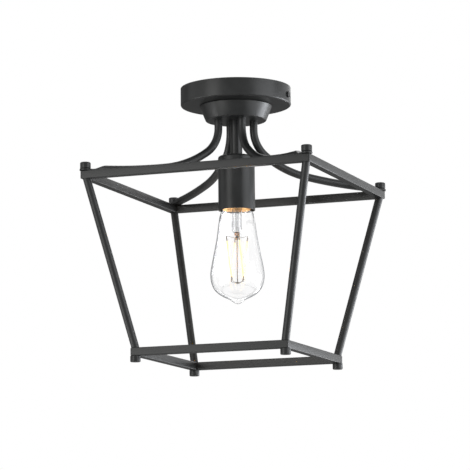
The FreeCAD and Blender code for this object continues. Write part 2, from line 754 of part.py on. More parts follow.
def bulb_stem_glass():
    """Glass stem: flared at the neck, pinched to a narrow seal below, with a thin tube inside."""
    inner_radius = bulb_stem_radius - bulb_wall
    flare_top_z = glass_neck[0][1] - 0.6
    flare_radius = glass_neck[0][0] - bulb_wall - 0.2
    outline = [(inner_radius, stem_flare_z + 1.0), (flare_radius - bulb_wall, flare_top_z),
               (flare_radius, flare_top_z), (bulb_stem_radius, stem_flare_z),
               (bulb_stem_radius, bulb_stem_end_z + 2.0), (bulb_stem_radius - 1.2, bulb_stem_end_z + 0.5),
               (bulb_pinch_radius, bulb_stem_end_z), (bulb_pinch_radius, bulb_pinch_z), (0, bulb_pinch_z),
               (0, bulb_stem_end_z + 1.6), (inner_radius, bulb_stem_end_z + 3.4)]
    thin_tube = ring(thin_tube_radius, thin_tube_bore, bulb_stem_end_z + 1.2, flare_top_z - 5.0)
    return turned(outline).fuse(thin_tube)


def turned_about_axis(angle, distance, z):
    """Point at a bearing, a distance from the axis and a height."""
    return (distance * math.cos(math.radians(angle)), distance * math.sin(math.radians(angle)), z)


def filament_ends():
    """Upper and lower end of each of the four leaning filament sticks."""
    ends = []
    for i in range(filament_count):
        bearing = filament_top_bearing + 360 / filament_count * i
        top = turned_about_axis(bearing, filament_top_reach, filament_top_z)
        bottom = turned_about_axis(bearing + filament_twist, filament_bottom_reach, filament_bottom_z)
        ends.append((Vector(*top), Vector(*bottom)))
    return ends


def bulb_filaments():
    """Four glowing sticks."""
    return group([along(top, bottom, filament_radius) for top, bottom in filament_ends()])


def filament_clips():
    """Small metal ends of the sticks."""
    clips = []
    for top, bottom in filament_ends():
        run = (top - bottom).normalize()
        clips.append(along(top, top + run * top_clip_length, clip_radius))
        clips.append(along(bottom, bottom - run * bottom_clip_length, clip_radius))
    return group(clips)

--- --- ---

Restate the data above word for word.

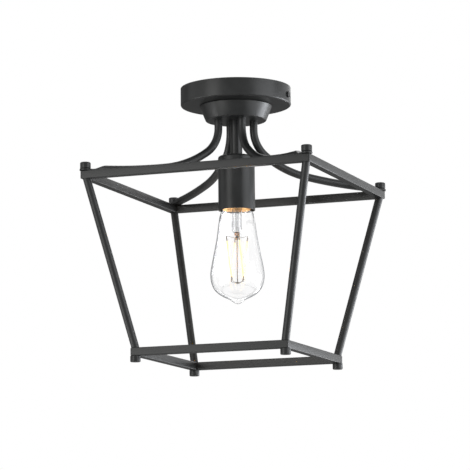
The FreeCAD and Blender code for this object continues. Write part 2, from line 754 of part.py on. More parts follow.
def bulb_stem_glass():
    """Glass stem: flared at the neck, pinched to a narrow seal below, with a thin tube inside."""
    inner_radius = bulb_stem_radius - bulb_wall
    flare_top_z = glass_neck[0][1] - 0.6
    flare_radius = glass_neck[0][0] - bulb_wall - 0.2
    outline = [(inner_radius, stem_flare_z + 1.0), (flare_radius - bulb_wall, flare_top_z),
               (flare_radius, flare_top_z), (bulb_stem_radius, stem_flare_z),
               (bulb_stem_radius, bulb_stem_end_z + 2.0), (bulb_stem_radius - 1.2, bulb_stem_end_z + 0.5),
               (bulb_pinch_radius, bulb_stem_end_z), (bulb_pinch_radius, bulb_pinch_z), (0, bulb_pinch_z),
               (0, bulb_stem_end_z + 1.6), (inner_radius, bulb_stem_end_z + 3.4)]
    thin_tube = ring(thin_tube_radius, thin_tube_bore, bulb_stem_end_z + 1.2, flare_top_z - 5.0)
    return turned(outline).fuse(thin_tube)


def turned_about_axis(angle, distance, z):
    """Point at a bearing, a distance from the axis and a height."""
    return (distance * math.cos(math.radians(angle)), distance * math.sin(math.radians(angle)), z)


def filament_ends():
    """Upper and lower end of each of the four leaning filament sticks."""
    ends = []
    for i in range(filament_count):
        bearing = filament_top_bearing + 360 / filament_count * i
        top = turned_about_axis(bearing, filament_top_reach, filament_top_z)
        bottom = turned_about_axis(bearing + filament_twist, filament_bottom_reach, filament_bottom_z)
        ends.append((Vector(*top), Vector(*bottom)))
    return ends


def bulb_filaments():
    """Four glowing sticks."""
    return group([along(top, bottom, filament_radius) for top, bottom in filament_ends()])


def filament_clips():
    """Small metal ends of the sticks."""
    clips = []
    for top, bottom in filament_ends():
        run = (top - bottom).normalize()
        clips.append(along(top, top + run * top_clip_length, clip_radius))
        clips.append(along(bottom, bottom - run * bottom_clip_length, clip_radius))
    return group(clips)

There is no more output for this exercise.